In the late 1990s, researchers began exploring this question by reformulating it as a question about graphs — networks of points, or nodes, connected by lines, called edges. Any search problem can be framed in the language of graph theory, with one node representing the starting point, another node representing the destination, and edges representing the possible choices at each step along the way
Grover’s problem, for example, corresponds to searching a graph in which every node is connected to every other node (because you can open boxes in any order). Different classical algorithms for a given search problem amount to different strategies for exploring the corresponding graph one node at a time, while quantum algorithms can move along multiple edges in superposition.
Branching Out
In 2002, a team of computer scientists finally identified a classically intractable search problem that a quantum algorithm could solve easily. They started with a simple graph called a tree, in which each node sprouts two edges leading to two more nodes, which each split into two more branches, and so on. Starting from a single “root” node, a tree graph branches many times before ending in a final layer of nodes called “leaves.” The team imagined taking two identical trees and “welding” them together by positioning them with the leaves facing each other and then using a random process to connect each leaf on one tree to two leaves on the other. They then posed the following question: Starting at one root of the welded tree graph, can you find your way to the other?
Without a bird’s-eye view of the graph, any classical algorithm that attempts to solve this search problem will get hopelessly lost after reaching the middle layers of the graph — all the edges look identical, and there’s no way to distinguish those that point forward from those leading backward. An algorithm might stumble upon the exit node accidentally, but the average time it spends wandering around grows exponentially with the number of layers in the tree.
The authors of the 2002 paper proved that a simple quantum algorithm — a “quantum walk” that spreads through the graph evenly by taking many paths in superposition — can find its way to the exit much faster. That’s because the symmetric layout of the welded tree graph leads to interference between paths that concentrates flow in the forward direction. The exit node is “like a focus point of the algorithm,” said Alexander Belov, a computer scientist at the University of Latvia.
There’s a good chance that this quantum walk algorithm converges on the exit in time that’s merely proportional to the number of layers. That makes it exponentially faster than any classical algorithm — a speedup comparable to that of Shor’s factoring algorithm. But the interference that causes the quantum speedup also wipes out all record of the paths the algorithm traverses on its way to the exit.
Researchers wondered if there was some way to get the best of both worlds — a fast algorithm that identifies a path from entrance to exit.

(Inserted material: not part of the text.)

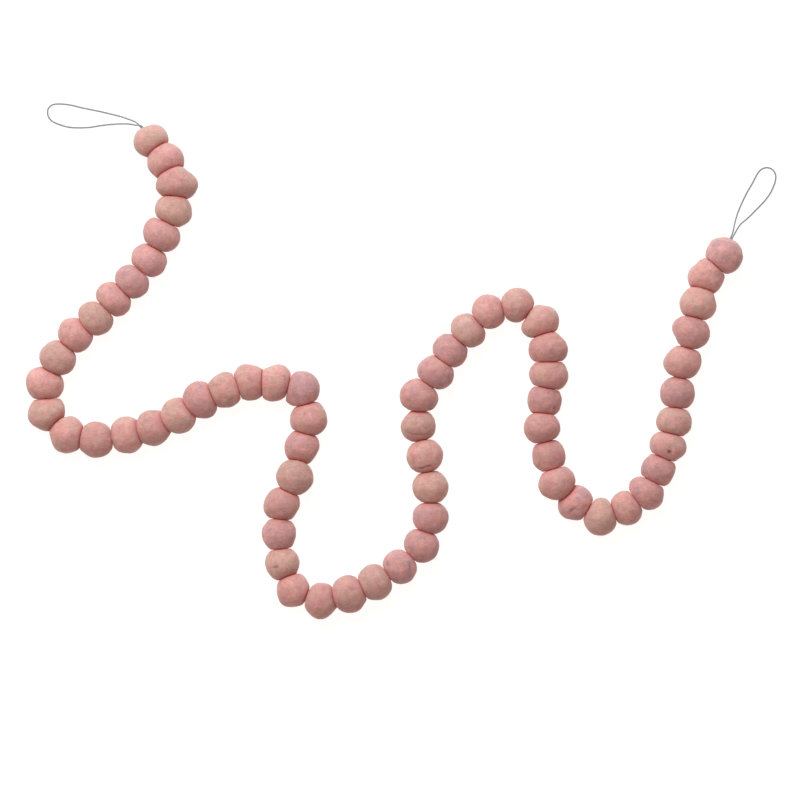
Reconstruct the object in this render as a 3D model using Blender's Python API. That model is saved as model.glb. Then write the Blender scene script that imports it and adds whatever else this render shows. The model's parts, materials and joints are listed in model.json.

“If it’s just the basic quantum walk that somehow finds the exit, that’s not going to work,” said Andrew Childs, a computer scientist at the University of Maryland, College Park who co-authored the 2002 paper as a graduate student and worked with Coudron on the new result. “But maybe you could soup it up in some way.”
Souping It Up
Among the first to approach the problem was Ansis Rosmanis, a computer scientist now at the Nagoya University Graduate School of Mathematics. In a 2010 paper, Rosmanis developed a class of algorithms that he dubbed “quantum snake walks,” which supplement the standard quantum walk algorithm with a memory of where they’ve been.
As the standard quantum walk algorithm flows through the graph, its next step depends solely on where it is currently — how it got there doesn’t matter. In Rosmanis’ snake walks, by contrast, you need to know the past to predict the future. Specifically, the evolution of the snake walk is determined by “snakes,” strings of adjacent nodes that the walk has previously passed through. There are many varieties of snake walks, differing among other respects in how the length of those snakes changes over the course of the walk.
Rosmanis showed that quantum snake walks using superpositions of multiple snakes could still exhibit helpful interference, despite remembering their trajectories, and that some snake walks could in principle find a path to the exit. But he couldn’t find a specific snake walk algorithm that did so quickly, and he also couldn’t prove that such an algorithm didn’t exist. Snake walks, it seemed, were promising, but too slippery to pin down. Rosmanis’ work was the last word on the path-finding problem for nearly a decade.